Three milks go into a legal Cabrales, and the ratio changes what lands on the bread. Pure cow's milk gives a rounder, less aggressive blue. Add sheep's milk and the fat climbs, and the paste gets denser and creamier under the mold. Add goat's milk and the cheese turns sharper, closer to acrid at the rind, with a smell that carries across a room before the wedge is even unwrapped. Farmhouses in the zone blend according to what their herds are giving that season, cow-heavy in winter when sheep and goats are drier, so two wheels bought a month apart can taste like different cheeses even with the same label.
Too much Cabrales on the bread and the sandwich turns punishing, all ammonia and salt with the bread reduced to a mute cushion. Too little and the point of eating it disappears entirely, since a thin scrape of a cheese this loud reads as an afterthought rather than the meal. Bread that's too soft collapses under a wet, ripe paste and turns to paste itself; bread that's too dense fights the spread instead of carrying it. The only real technique in the whole bocadillo is getting that one ratio right, and everything else, the lack of garnish, the plain crumb, is there specifically so nothing competes with it.
Pick up a wedge that's been out of its wrapper for ten minutes and the smell has already spread past your hand. The rind gives first, a slight resistance before the knife slides through into a paste that's gone soft and almost wet near the blue veining, cool and firmer white toward the core. It leaves a sharp, mineral sting at the back of the throat that a mouthful of bread does nothing to cut, salt and something close to sourness arriving a half second after the funk. Regulars in the zone chase it with a swallow of cider rather than water, because water just spreads the ammonia across the tongue instead of resetting it.
The drink alongside it does real work rather than sitting decoratively next to the plate. Asturian sidra natural is poured from well above the glass into a short, quick stream, splashed hard enough to pick up a thin layer of carbonation it never had in the bottle, and drunk in one go before it goes flat. The pour itself, escanciado, is a trained motion, arm raised, glass tilted low, and it is treated seriously enough that UNESCO listed it as intangible cultural heritage. The acid and the faint sweetness of the cider cut through the cheese's salt and ammonia in a way a still wine rarely manages, which is why a Cabrales bocadillo in Asturias is more often paired with a glass of sidra than with anything else on the table.

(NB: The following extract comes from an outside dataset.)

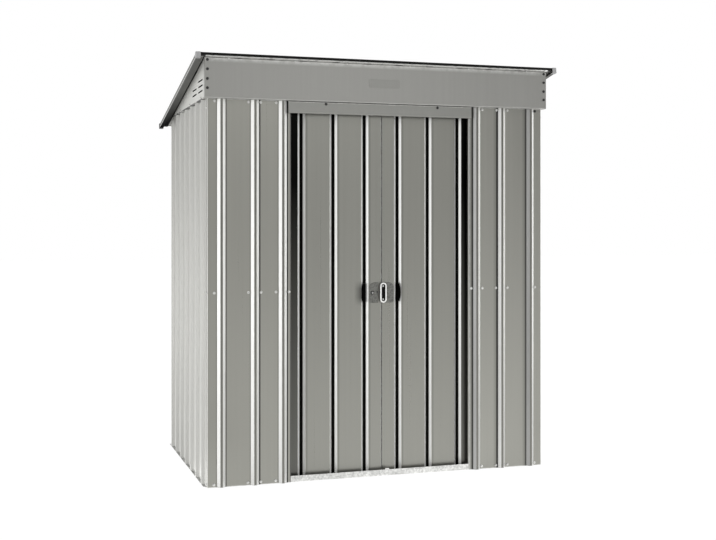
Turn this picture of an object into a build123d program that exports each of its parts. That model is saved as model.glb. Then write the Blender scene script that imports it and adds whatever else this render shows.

Traditionally a whole wheel was wrapped in the leaves of the sycamore maple, locally just "hoja," which kept the surface moist while adding a faint vegetal note to the rind. Commercial, export-eligible Cabrales under the Protected Designation of Origin is now required to ship in dark green foil stamped with the regulatory council's seal, and leaf-wrapped wheels made inside the zone are no longer eligible for DO certification even though a few producers still make small batches that way for local sale. It is worth naming what this cheese is not: it is not Gorgonzola, which is inoculated deliberately and pressed into shape at industrial scale, and it is not Roquefort, cured in a single set of caves outside one town under a much older royal-charter history. Cabrales shares the blue-veined family with both, but its identity is the wild cave mold and the multi-milk tradition, not a borrowed method from either.
The Cave and the Record Wheel
Cabrales earned Spain's Denominación de Origen protection in 1981 and full EU Protected Designation of Origin status afterward, one of the first Spanish cheeses to be locked into law this way. The designation ties the name to a specific inverted-triangle zone in the Cabrales council and the adjoining parishes of Peñamellera Alta, and it ties production to raw milk from herds actually raised inside that zone. All of the natural caves suitable for aging inside the protected area are already claimed by existing producers; a new cheesemaker can only get one by inheriting it or by taking over a cave when another maker stops.
That scarcity is a large part of why a single wheel can now sell for more than most people pay for a used car. The Regulatory Council runs an annual Certamen del Queso Cabrales in the town of Arenas de Cabrales, and its closing auction has climbed steadily: 14,300 euros in 2018, 20,500 in 2019, 30,000 in 2023, 36,000 in 2024. On August 31, 2025, a wheel produced by El Llagar de Colloto, aged ten months in the Los Mazos cave, sold at that auction for 37,000 euros, a new Guinness World Record for a cheese sold at auction and the sixth consecutive win for the same producer.
The buyers at that auction are not stocking a shop shelf. The winning wheel is typically bought for prestige and charity, cut and shared rather than resold by the slice, and the price is a bet on scarcity and reputation as much as on flavor. Iván Suárez of El Llagar de Colloto has now won the Certamen del Queso Cabrales six years running, and the 37,000-euro wheel he sold on August 31, 2025, is registered with Guinness as the highest price ever paid for a cheese at auction.